Este desejo foi realizado. O espírito do Filho é igualmente para cada um e todos os santos, e eles são um naquele espírito e naquele gozo. Quando o devido tempo chegar, veremos os outros desejos deste capítulo também realizados. Todos os que devem receber o testemunho ainda não foram chamados, nem ainda a glória brilhou e foi transmitida a eles, de modo que o mundo ainda não creu nem soube que o Pai enviou o Filho (veja vs. 21, 23). O mundo ainda não os conhece (1 João 3:1). Mas a seu tempo esses pedidos serão respondidos. E assim, da mesma forma, a visão da glória (veja v. 24). Até onde fomos na dispensação divina, os desejos foram respondidos; o resto apenas espera por seu tempo.
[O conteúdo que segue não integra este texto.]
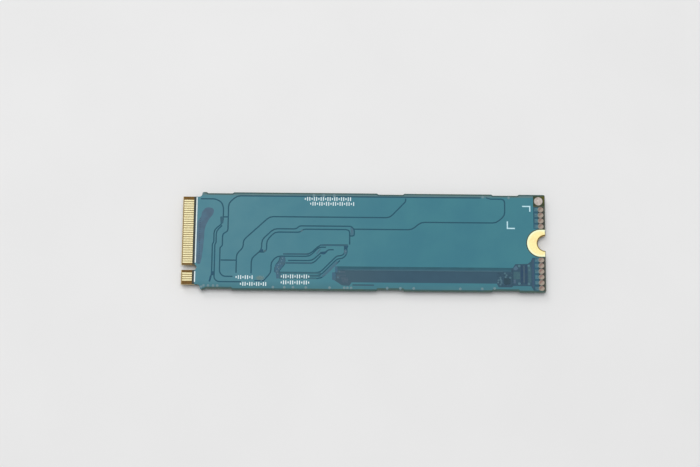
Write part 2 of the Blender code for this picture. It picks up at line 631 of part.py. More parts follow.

Para nós, porém, amados, é muito reconfortante descobrir que todos esses gloriosos desejos para os santos, o nosso Senhor os fundamenta simplesmente no fato de que eles haviam recebido o testemunho do Filho sobre o Pai e haviam crido com certeza no amor do Pai. “Eu lhes dei as palavras que Tu Me deste; e eles as receberam, e têm verdadeiramente conhecido que saí de Ti, e creram que Me enviaste”.
Mas quão cheio de bênção é ver que somos apresentados diante de Deus simplesmente como crendo nesse amor! Quão certamente isso nos diz que o prazer do nosso Deus é este, que devemos conhecê-Lo em amor, conhecê-Lo como o Pai, conhecê-Lo de acordo com as palavras d’Aquele a Quem Ele enviou. Isto é gozo e liberdade. E é de fato somente como tendo visto Deus em amor, visto o Pai e ouvido o Pai em Jesus, que nos torna a família. Não são as graças que nos adornam, ou os serviços que prestamos, mas simplesmente que conhecemos o Pai. É isto que distingue o santo do mundo, e lhe dá sua posição, como aqui, na presença do Pai. É simplesmente isto (como o Mediador aqui diz ao Pai sobre nós), que recebemos Sua Palavra, recebemos o testemunho de amor do Filho trazido do Pai.
Assim o divino Advogado pleiteia diante do trono. A glória do Pai, a Sua própria e a do Seu povo, são todas providas e asseguradas. E tendo assim derramado os desejos de Sua alma, Ele entrega “o mundo”, o grande inimigo, à atenção do Pai justo. “Pai justo, o mundo não Te conheceu”. Pois agora ele havia provado ser um mundo que de fato não conhecia o Pai, que odiava Aquele a Quem o Pai havia enviado, e do qual o Senhor estava agora tirando Seu povo. Ele não pede, entretanto, julgamento sobre ele; mas o deixa simplesmente sob a atenção do “Pai justo”, a Quem o julgamento pertencia.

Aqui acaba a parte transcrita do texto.